Tuesday, November 07, 2006

on our world situation

For various reasons, the last few days I've spent a great deal of thought on the concerns of the world as of 2006. Why is the world so divided? Why are we having such crises of religion, of politics, of life? I like to look back at the past to see if there are any answers and I give a basis for at least some of my thinking to several books by Barbara Tuchman: The Guns of August and the Distant Mirror. If we could conceive of reading one of our fairy tales, such as Hansel and Gretel, to a small child used to today's world, we might be asked: if they were lost, why didn't they call someone on their cell phones? Actually, I suspect even teenagers watching some of the old black and white movies might wonder why the actors didn't take advantage of the various electronic marvels that we have available. We could make an enjoyable movie a few years ago called "You Have Mail" (II believe that's right) and before the cast has time to grow old it is old hat.

When I was born, radio was still in its early days. Hoover had made the first nationwide radio broadcast by a president only eight years before. Television was there, but most people didn't know much about it, if anything, even after it went to public at the 1939 New York World's Fair just four years after I was born. World War II was fought with planes using propellers. Air travel was in its infancy; most people still traveled cross country by car, train or bus. And car travel had only become truly a major part of our lives in the thirties. Teams were still used on most farms before WWII. For many years, humans had a relatively calm existence. We had the usual wars and plagues and other outbreaks, but life was much the same with slow changes that many people never saw in their lifetimes. It did not affect them. Then came the Industrial Revolution. Many, many people made the trek to cities. Today's "traditional" family of dad, mom, and the children formed. it was something that few people had conceived of before then. We'd always, most of us, lived near enough to each other to have the extended family with similar beliefs and traditions. That began to hit shallow waters of disruption.

In the 19th Century, the changes speeded up. Eventually we reached the point where new inventions were almost obsolete before the first ones produced had sold out. Life speeded up. We wanted to resist change, but we also wanted to take advantage of change. We hit snags. Life move so fast that for many of us the traditional ways make no sense. Knowledge of ourselves, our world and our universe changed so rapidly that the old standards no longer worked. To continue the river analogy, we had hit the rapids, the cascades, the world turning and spinning in the rivers of change. So now we come to 2006. We face a world in which science is changing again. In the next half century, if their are no interruptions, I suspect we will see changes in control of genetics where we can determine the sex and brain capacity of our children at the time of conception. We might be able to create soldiers and athletes with double-muscled bodies so that steroids are no longer an issue. We may be able to expand our brain power through direct connections with computers. We may create artificial intelligence that will once again change our views of what it means to be human.

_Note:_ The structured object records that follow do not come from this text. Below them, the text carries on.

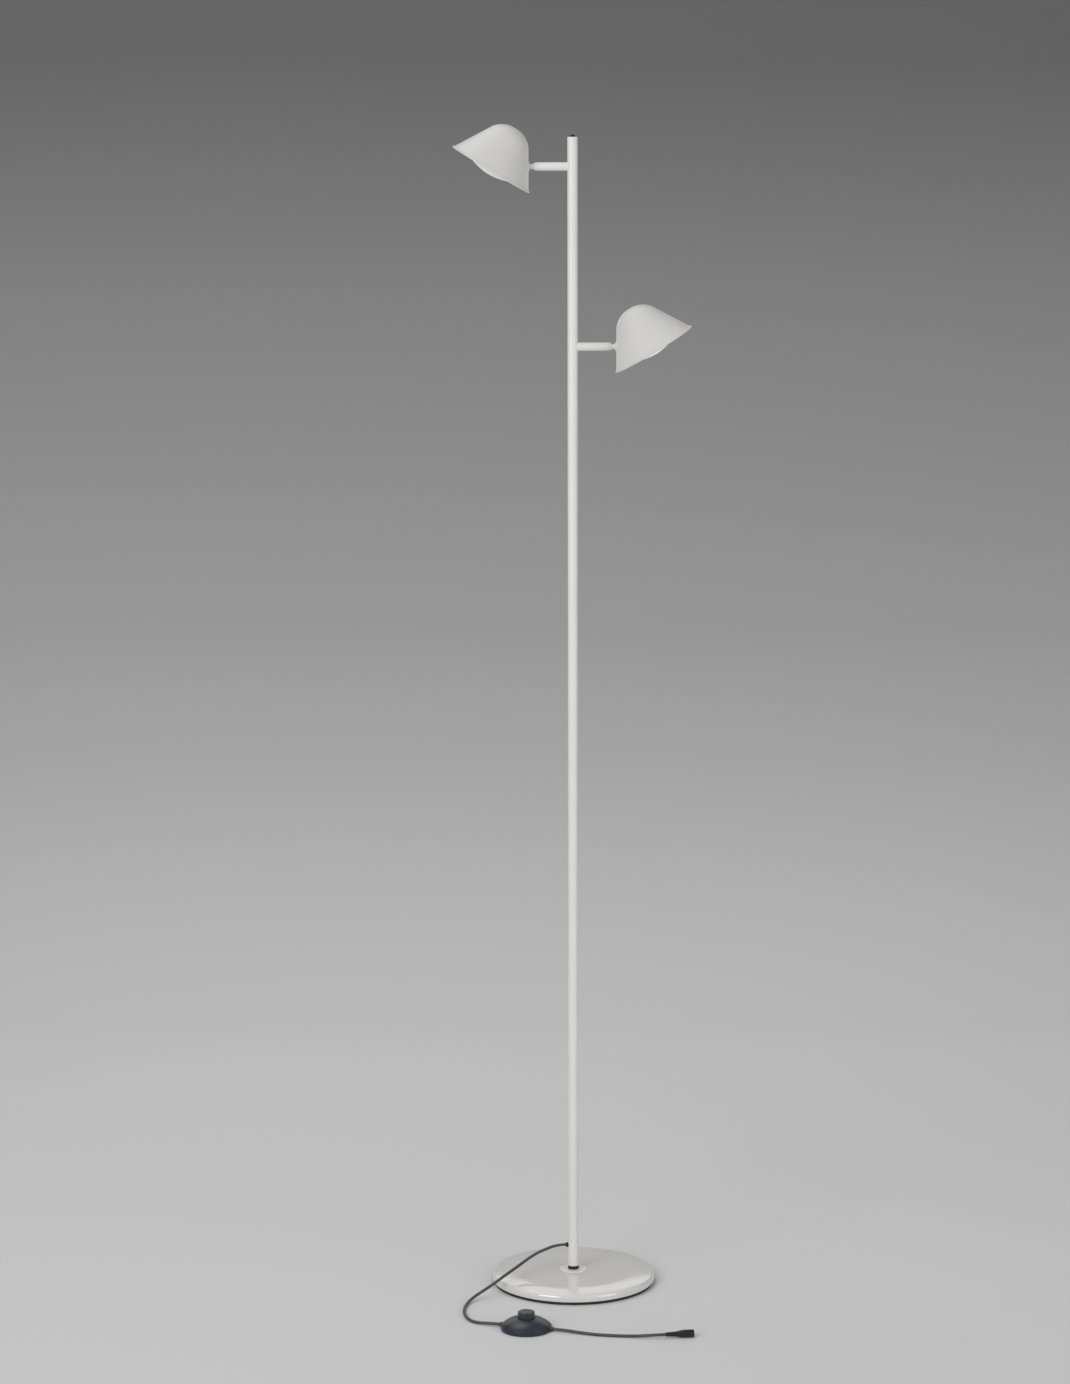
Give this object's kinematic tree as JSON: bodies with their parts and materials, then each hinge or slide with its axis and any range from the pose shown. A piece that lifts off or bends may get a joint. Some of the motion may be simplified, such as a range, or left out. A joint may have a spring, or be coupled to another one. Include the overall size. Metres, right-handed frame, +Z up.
{
  "type": "two-head reading floor lamp",
  "caption": "Slim straight pole on a round weighted base, with conical swivel heads on short arms at different heights, a round foot switch and a low-voltage cord.",
  "frame": {"origin": "on the floor, on the pole's axis", "axes": "+Z up the pole, +X towards the lower head's side, -Y towards the viewer and the switch"},
  "size_m": [0.2843, 0.3248, 1.4155],
  "materials": {
    "satin_white": "satin off-white lacquer",
    "gloss_white": "gloss warm-white lacquer",
    "black_rubber": "matt moulded",
    "zinc_steel": "zinc plated",
    "cast_weight": "rough cast",
    "black_steel": "black oxide",
    "nylon": "natural",
    "bare_aluminium": "bare machined",
    "white_board": "white solder mask",
    "white_paint": "matt white",
    "frosted_lens": "frosted, translucent",
    "lead_jacket": "smooth",
    "cord_jacket": "smooth satin",
    "switch_plastic": "fine grained satin",
    "button_plastic": "satin",
    "connector_plastic": "moulded satin",
    "brass": "bare"
  },
  "bodies": {
    "lamp": {"rubber_ring": "black_rubber", "base_plate": "zinc_steel", "base_plate_screws": "zinc_steel", "base_weight": "cast_weight", "base_cover": "gloss_white", "threaded_rod": "zinc_steel", "rod_washer": "zinc_steel", "rod_nut": "zinc_steel", "foot_collar": "satin_white", "foot_gasket": "black_rubber", "foot_sleeve": "satin_white", "pole_insert": "zinc_steel", "pole_tube": "satin_white", "pole_cap": "satin_white", "cap_screw": "black_steel", "cord_grommet": "black_rubber", "inlet_lead": "cord_jacket", "lead_splice": "switch_plastic", "upper_lead": "lead_jacket", "lower_lead": "lead_jacket", "upper_arm": "satin_white", "upper_neck_pin": "satin_white", "upper_friction_washers": "nylon", "upper_spring_washer": "zinc_steel", "upper_lock_nut": "zinc_steel", "lower_arm": "satin_white", "lower_neck_pin": "satin_white", "lower_friction_washers": "nylon", "lower_spring_washer": "zinc_steel", "lower_lock_nut": "zinc_steel", "switch_base": "switch_plastic", "switch_cover": "switch_plastic", "switch_contacts": "brass", "switch_screws": "zinc_steel", "button_spring": "zinc_steel", "cord_to_switch": "cord_jacket", "cord_to_connector": "cord_jacket", "connector_body": "connector_plastic", "connector_contact": "brass"},
    "upper_head": {"upper_shade": "satin_white", "upper_swivel_boss": "satin_white", "upper_module_post": "bare_aluminium", "upper_heat_sink": "bare_aluminium", "upper_led_board": "white_board", "upper_head_screws": "zinc_steel", "upper_baffle_plate": "white_paint", "upper_lens": "frosted_lens", "upper_lens_ring": "satin_white", "upper_head_lead": "lead_jacket"},
    "lower_head": {"lower_shade": "satin_white", "lower_swivel_boss": "satin_white", "lower_module_post": "bare_aluminium", "lower_heat_sink": "bare_aluminium", "lower_led_board": "white_board", "lower_head_screws": "zinc_steel", "lower_baffle_plate": "white_paint", "lower_lens": "frosted_lens", "lower_lens_ring": "satin_white", "lower_head_lead": "lead_jacket"},
    "foot_button": {"switch_button": "button_plastic"}
  },
  "joints": [
    {"name": "upper_head_swivel", "type": "hinge", "parent": "lamp", "child": "upper_head", "pos_m": [-0.052, 0, 1.3653], "axis": [-1, 0, 0], "range_deg": [-165, 165]},
    {"name": "lower_head_swivel", "type": "hinge", "parent": "lamp", "child": "lower_head", "pos_m": [0.052, 0, 1.1528], "axis": [1, 0, 0], "range_deg": [-165, 165]},
    {"name": "foot_button_press", "type": "slide", "parent": "lamp", "child": "foot_button", "axis": [0, 0, -1], "range_m": [0, 0.003], "stiffness_N_per_m": 1500, "springref_m": -0.001, "deforming": ["button_spring"]}
  ]
}
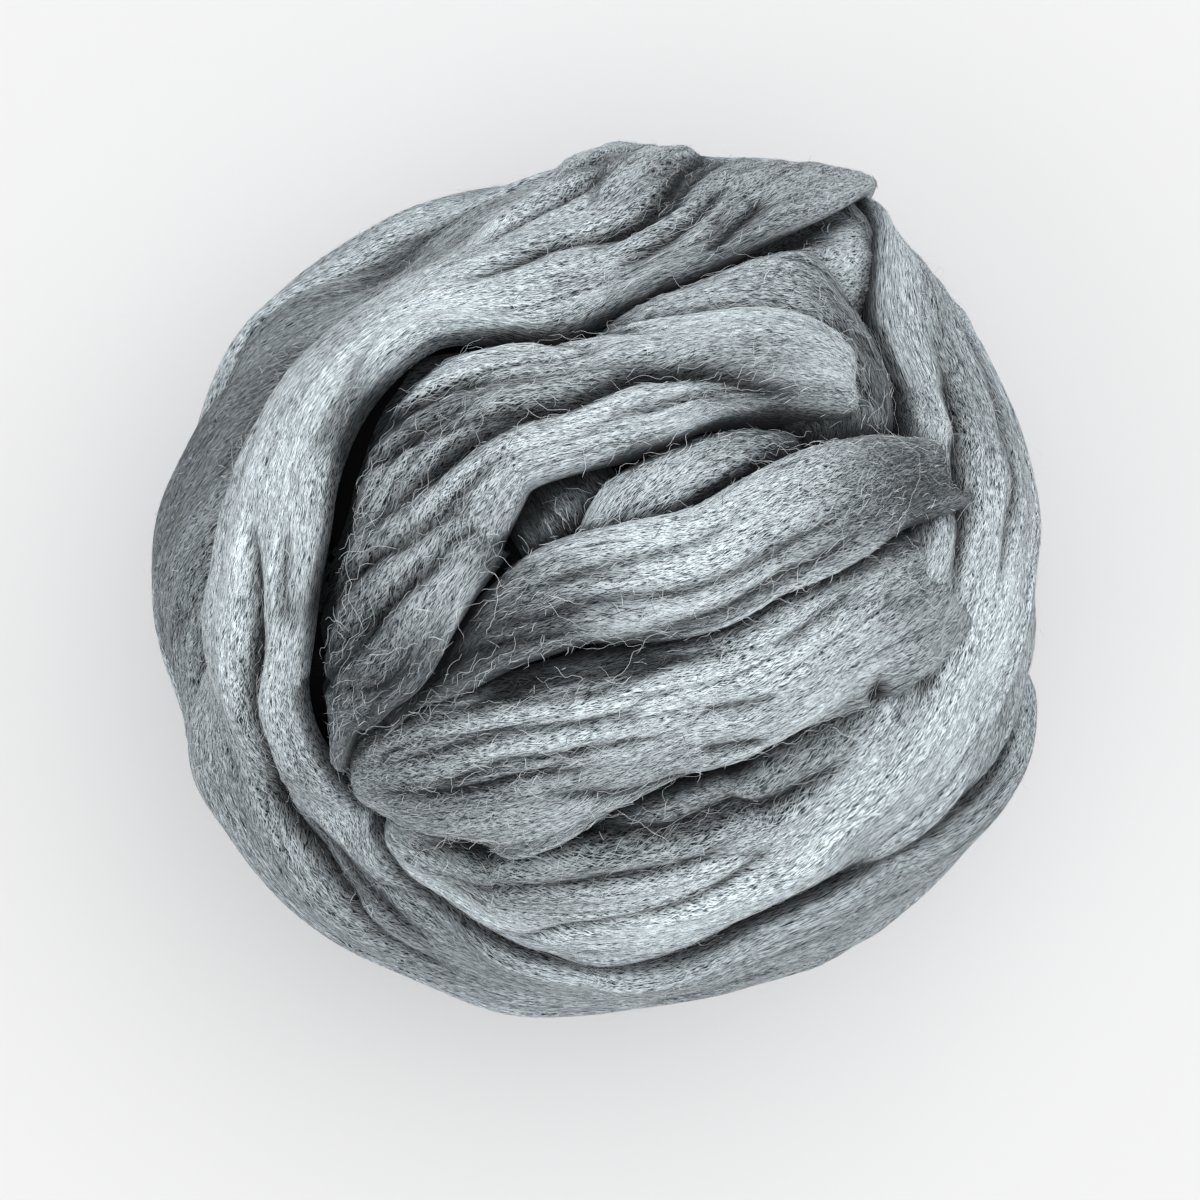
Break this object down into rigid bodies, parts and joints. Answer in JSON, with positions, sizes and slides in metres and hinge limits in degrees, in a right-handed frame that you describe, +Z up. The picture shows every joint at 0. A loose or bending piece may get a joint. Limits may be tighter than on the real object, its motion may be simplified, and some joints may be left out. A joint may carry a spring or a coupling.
{
  "type": "wool roving ball",
  "caption": "Hand-wound ball of soft combed wool roving, with wide overlapping turns and deep folds between them; rests on a small flat spot.",
  "frame": {"origin": "on the surface the ball rests on, under the middle of its bounding box", "axes": "+Z up; +X to the right and +Y towards the top of the picture, which looks straight down on the ball"},
  "size_m": [0.1492, 0.1452, 0.1402],
  "materials": {
    "wool": "soft matte combed wool, grey-blue"
  },
  "bodies": {
    "root": {"wound_ball": "wool"}
  },
  "joints": []
}
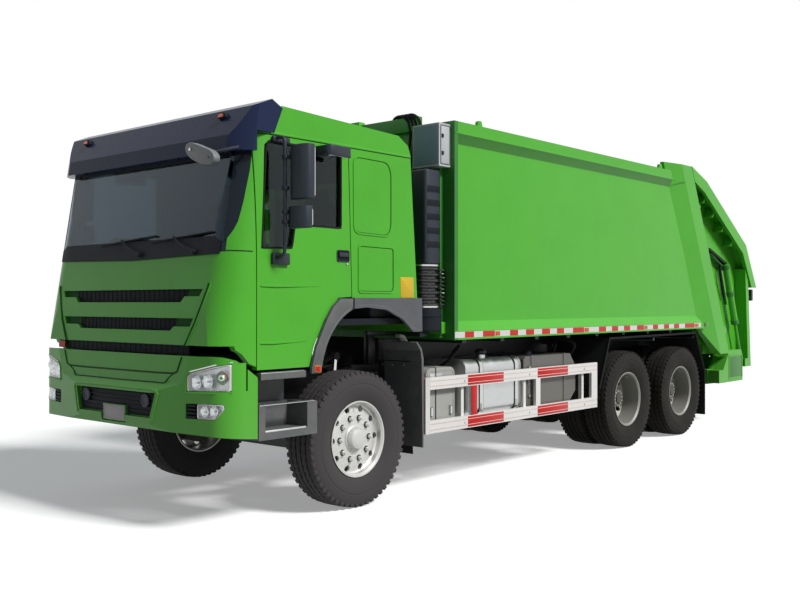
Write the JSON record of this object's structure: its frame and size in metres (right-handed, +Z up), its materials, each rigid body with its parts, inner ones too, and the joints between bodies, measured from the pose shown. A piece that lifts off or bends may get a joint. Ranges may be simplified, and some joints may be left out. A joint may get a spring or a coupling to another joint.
{
  "type": "garbage truck",
  "caption": "Rear-loading compactor truck on a three-axle tilt-cab chassis, with smooth hopper body, raising tailgate, sliding packer and ejector plate.",
  "frame": {"origin": "on the ground, midway between front bumper and tail, on the centre line", "axes": "+X forward, +Y left, +Z up"},
  "size_m": [9.55, 3.06, 3.35],
  "materials": {
    "green_paint": "gloss",
    "dark_green_paint": "satin",
    "chassis_black": "satin",
    "cast_grey": "rough",
    "clear_glass": "polished",
    "grey_plastic": "matt",
    "black_plastic": "matt",
    "tank_aluminium": "satin",
    "white_paint": "satin",
    "box_grey": "satin",
    "rod_chrome": "polished",
    "tyre_rubber": "matt",
    "wheel_steel": "satin"
  },
  "bodies": {
    "chassis": {"frame_rails": "chassis_black", "axles": "chassis_black", "suspension": "chassis_black", "powertrain": "cast_grey", "bumper": "green_paint", "headlamps": "clear_glass", "cab_steps": "grey_plastic", "fuel_tank": "tank_aluminium", "battery_box": "grey_plastic", "hydraulic_tank": "grey_plastic", "silencer": "cast_grey", "side_guards": "white_paint", "rear_mudguards": "black_plastic", "container_floor": "chassis_black", "container_sides": "green_paint", "container_roof": "green_paint", "container_bulkhead": "green_paint", "container_rear_frame": "green_paint", "control_box": "box_grey", "air_intake": "black_plastic"},
    "ejector": {"ejector": "dark_green_paint"},
    "cab": {"cab_floor": "black_plastic", "cab_shell": "green_paint", "cab_roof": "green_paint", "cab_front": "green_paint", "grille": "green_paint", "windscreen": "clear_glass", "visor": "black_plastic", "cab_interior": "black_plastic", "arch_flares": "grey_plastic"},
    "door_left": {"door_panel_left": "green_paint", "door_glass_left": "clear_glass", "door_trim_left": "grey_plastic"},
    "door_right": {"door_panel_right": "green_paint", "door_glass_right": "clear_glass", "door_trim_right": "grey_plastic"},
    "knuckle_left": {"knuckle_left": "chassis_black"},
    "knuckle_right": {"knuckle_right": "chassis_black"},
    "tailgate": {"tailgate_sides": "green_paint", "tailgate_cover": "green_paint", "hopper": "green_paint"},
    "carriage": {"carriage": "green_paint"},
    "packer": {"packer": "dark_green_paint"},
    "lift_barrels": {"lift_barrels": "dark_green_paint"},
    "lift_rods": {"lift_rods": "rod_chrome"},
    "wheel_front_left": {"tyre_front_left": "tyre_rubber", "rim_front_left": "wheel_steel"},
    "wheel_front_right": {"tyre_front_right": "tyre_rubber", "rim_front_right": "wheel_steel"},
    "wheel_rear_1_left": {"tyre_rear_1_left": "tyre_rubber", "rim_rear_1_left": "wheel_steel"},
    "wheel_rear_1_right": {"tyre_rear_1_right": "tyre_rubber", "rim_rear_1_right": "wheel_steel"},
    "wheel_rear_2_left": {"tyre_rear_2_left": "tyre_rubber", "rim_rear_2_left": "wheel_steel"},
    "wheel_rear_2_right": {"tyre_rear_2_right": "tyre_rubber", "rim_rear_2_right": "wheel_steel"}
  },
  "joints": [
    {"name": "cab_tilt", "type": "hinge", "parent": "chassis", "child": "cab", "pos_m": [4.665, 0, 0.88], "axis": [0, 1, 0], "range_deg": [0, 50]},
    {"name": "door_left_hinge", "type": "hinge", "parent": "cab", "child": "door_left", "pos_m": [4.375, 1.208, 1.9], "axis": [0, 0, -1], "range_deg": [0, 70]},
    {"name": "door_right_hinge", "type": "hinge", "parent": "cab", "child": "door_right", "pos_m": [4.375, -1.208, 1.9], "axis": [0, 0, 1], "range_deg": [0, 70]},
    {"name": "steering_left", "type": "hinge", "parent": "chassis", "child": "knuckle_left", "pos_m": [3.275, 0.875, 0.542], "axis": [0, 0, 1], "range_deg": [-35, 35]},
    {"name": "steering_right", "type": "hinge", "parent": "chassis", "child": "knuckle_right", "pos_m": [3.275, -0.875, 0.542], "axis": [0, 0, 1], "range_deg": [-35, 35]},
    {"name": "wheel_front_left_spin", "type": "hinge", "parent": "knuckle_left", "child": "wheel_front_left", "pos_m": [3.275, 0.875, 0.542], "axis": [0, 1, 0], "continuous": true},
    {"name": "wheel_front_right_spin", "type": "hinge", "parent": "knuckle_right", "child": "wheel_front_right", "pos_m": [3.275, -0.875, 0.542], "axis": [0, 1, 0], "continuous": true},
    {"name": "wheel_rear_1_left_spin", "type": "hinge", "parent": "chassis", "child": "wheel_rear_1_left", "pos_m": [-1.05, 0.915, 0.542], "axis": [0, 1, 0], "continuous": true},
    {"name": "wheel_rear_1_right_spin", "type": "hinge", "parent": "chassis", "child": "wheel_rear_1_right", "pos_m": [-1.05, -0.915, 0.542], "axis": [0, 1, 0], "continuous": true},
    {"name": "wheel_rear_2_left_spin", "type": "hinge", "parent": "chassis", "child": "wheel_rear_2_left", "pos_m": [-2.4, 0.915, 0.542], "axis": [0, 1, 0], "continuous": true},
    {"name": "wheel_rear_2_right_spin", "type": "hinge", "parent": "chassis", "child": "wheel_rear_2_right", "pos_m": [-2.4, -0.915, 0.542], "axis": [0, 1, 0], "continuous": true},
    {"name": "ejector_slide", "type": "slide", "parent": "chassis", "child": "ejector", "axis": [-1, 0, 0], "range_m": [0, 3.9]},
    {"name": "tailgate_hinge", "type": "hinge", "parent": "chassis", "child": "tailgate", "pos_m": [-2.525, 0, 3.3], "axis": [0, 1, 0], "range_deg": [0, 85]},
    {"name": "carriage_slide", "type": "slide", "parent": "tailgate", "child": "carriage", "axis": [-0.3759, 0, -0.9267], "range_m": [0, 0.5]},
    {"name": "packer_hinge", "type": "hinge", "parent": "carriage", "child": "packer", "pos_m": [-3.845, 0, 1.597], "axis": [0, 1, 0], "range_deg": [0, 85]},
    {"name": "lift_barrel_hinge", "type": "hinge", "parent": "tailgate", "child": "lift_barrels", "pos_m": [-2.975, 0, 2.85], "axis": [0, 1, 0], "range_deg": [-95.4, 0]},
    {"name": "lift_rod_slide", "type": "slide", "parent": "lift_barrels", "child": "lift_rods", "axis": [-0.4517, 0, -0.8922], "range_m": [0, 0.804]}
  ],
  "couplings": [
    {"joint": "steering_right", "follows": "steering_left", "ratio": 1},
    {"joint": "lift_barrel_hinge", "follows": "tailgate_hinge", "ratio": -1.1107},
    {"joint": "lift_rod_slide", "follows": "tailgate_hinge", "m_per_rad": 0.5286}
  ]
}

And these changes will be resisted. The traditionalists, the old order, will try to hang onto a past that they conceive of as perfect, the golden ages of many mythologies. And many of us will rush headlong into the future without thinking it through and come up with a successful way to approach it. And, in the end, those in the middle will eventually come to grips with the changes, if we survive global warming and other stresses and come up with a new morality that enables us once again to live with some definition of what and whom we are.